Hydration becomes your primary activity—4+ liters daily supplemented with electrolytes to replace minerals lost through constant sweating. Multiple cool showers throughout the day regulate body temperature. Accept that April heat imposes real, non-negotiable limitations on what you can safely do.

If participating in Songkran, waterproof everything—phones in dry bags, important documents sealed, clothes you don’t mind getting soaked. Embrace getting drenched repeatedly because resistance is futile and makes the experience miserable rather than joyful.

FAQs: Yoga Retreats in Thailand in April 2027

1. Is April a good month for a yoga retreat in Thailand?

  • It can be, but mainly for heat-tolerant travelers who want lower prices, fewer tourists, and a more off-season retreat experience.

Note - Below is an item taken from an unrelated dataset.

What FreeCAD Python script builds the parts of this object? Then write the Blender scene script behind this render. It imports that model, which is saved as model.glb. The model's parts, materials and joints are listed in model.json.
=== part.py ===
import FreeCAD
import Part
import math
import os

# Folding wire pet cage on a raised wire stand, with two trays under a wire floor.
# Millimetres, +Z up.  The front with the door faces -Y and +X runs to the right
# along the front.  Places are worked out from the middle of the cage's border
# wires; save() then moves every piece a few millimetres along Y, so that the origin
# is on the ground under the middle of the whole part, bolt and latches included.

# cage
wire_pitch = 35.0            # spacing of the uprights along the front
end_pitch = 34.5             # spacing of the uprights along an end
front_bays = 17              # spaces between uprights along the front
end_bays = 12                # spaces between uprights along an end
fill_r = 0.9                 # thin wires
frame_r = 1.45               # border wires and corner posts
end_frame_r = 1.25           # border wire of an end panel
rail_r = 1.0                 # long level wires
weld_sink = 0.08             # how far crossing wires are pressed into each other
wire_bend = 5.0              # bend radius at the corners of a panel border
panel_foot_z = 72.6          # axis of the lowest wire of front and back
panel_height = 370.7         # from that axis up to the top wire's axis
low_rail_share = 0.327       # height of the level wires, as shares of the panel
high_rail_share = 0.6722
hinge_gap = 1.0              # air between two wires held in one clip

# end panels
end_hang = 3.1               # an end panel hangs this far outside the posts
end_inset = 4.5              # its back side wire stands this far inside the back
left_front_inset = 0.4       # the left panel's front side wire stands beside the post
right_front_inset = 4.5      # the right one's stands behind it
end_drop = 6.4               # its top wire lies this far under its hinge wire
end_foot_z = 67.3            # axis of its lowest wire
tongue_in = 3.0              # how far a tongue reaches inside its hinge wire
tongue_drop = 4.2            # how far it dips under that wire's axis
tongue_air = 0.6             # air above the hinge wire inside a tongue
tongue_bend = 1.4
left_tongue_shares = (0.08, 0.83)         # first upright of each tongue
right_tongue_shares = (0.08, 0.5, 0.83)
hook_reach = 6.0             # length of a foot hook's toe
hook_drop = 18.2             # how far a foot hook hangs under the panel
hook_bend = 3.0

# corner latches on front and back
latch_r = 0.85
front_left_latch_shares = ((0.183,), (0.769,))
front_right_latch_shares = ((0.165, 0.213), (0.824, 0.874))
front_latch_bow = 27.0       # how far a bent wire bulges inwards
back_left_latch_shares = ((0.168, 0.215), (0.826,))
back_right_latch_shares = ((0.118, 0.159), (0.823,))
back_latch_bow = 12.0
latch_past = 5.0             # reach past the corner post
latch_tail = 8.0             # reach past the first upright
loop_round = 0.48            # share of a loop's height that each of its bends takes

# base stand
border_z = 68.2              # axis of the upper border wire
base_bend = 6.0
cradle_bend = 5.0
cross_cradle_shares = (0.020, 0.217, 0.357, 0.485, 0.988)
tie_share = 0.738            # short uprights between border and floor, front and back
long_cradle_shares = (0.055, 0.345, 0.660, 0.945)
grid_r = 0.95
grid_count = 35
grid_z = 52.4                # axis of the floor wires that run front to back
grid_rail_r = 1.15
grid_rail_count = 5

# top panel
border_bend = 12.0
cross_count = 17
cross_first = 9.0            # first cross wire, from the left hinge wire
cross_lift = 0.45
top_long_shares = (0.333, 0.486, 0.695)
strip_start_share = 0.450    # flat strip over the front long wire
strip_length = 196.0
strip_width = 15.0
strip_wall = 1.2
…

2. Is April too hot for most travelers in Thailand?

  • Often yes. April is described as Thailand’s hottest month, with temperatures regularly above 35°C and conditions that can make midday outdoor activity difficult.

3. Should I plan my retreat around Songkran in April?

  • Yes. Songkran, Thailand’s New Year festival, usually falls on April 13 to 15 and can affect transport, daily schedules, and retreat programming, so it is best to plan deliberately rather than arrive unprepared.

4. Which parts of Thailand work best for retreats in April?

  • Coastal and island destinations like Koh Samui, Koh Phangan, Phuket, and Krabi are usually the best fit because ocean access and sea breezes make the heat more manageable.

5. Is April cheaper than peak season for yoga retreats in Thailand?

  • Yes. April pricing is often much lower than December and January, with the article noting savings around 40 to 60 percent below peak-season rates.

6. What type of retreat is best in Thailand during April?

  • Programs that combine early-morning yoga, restorative classes, strong air conditioning, spa treatments, pools, and easy beach access tend to work best in April.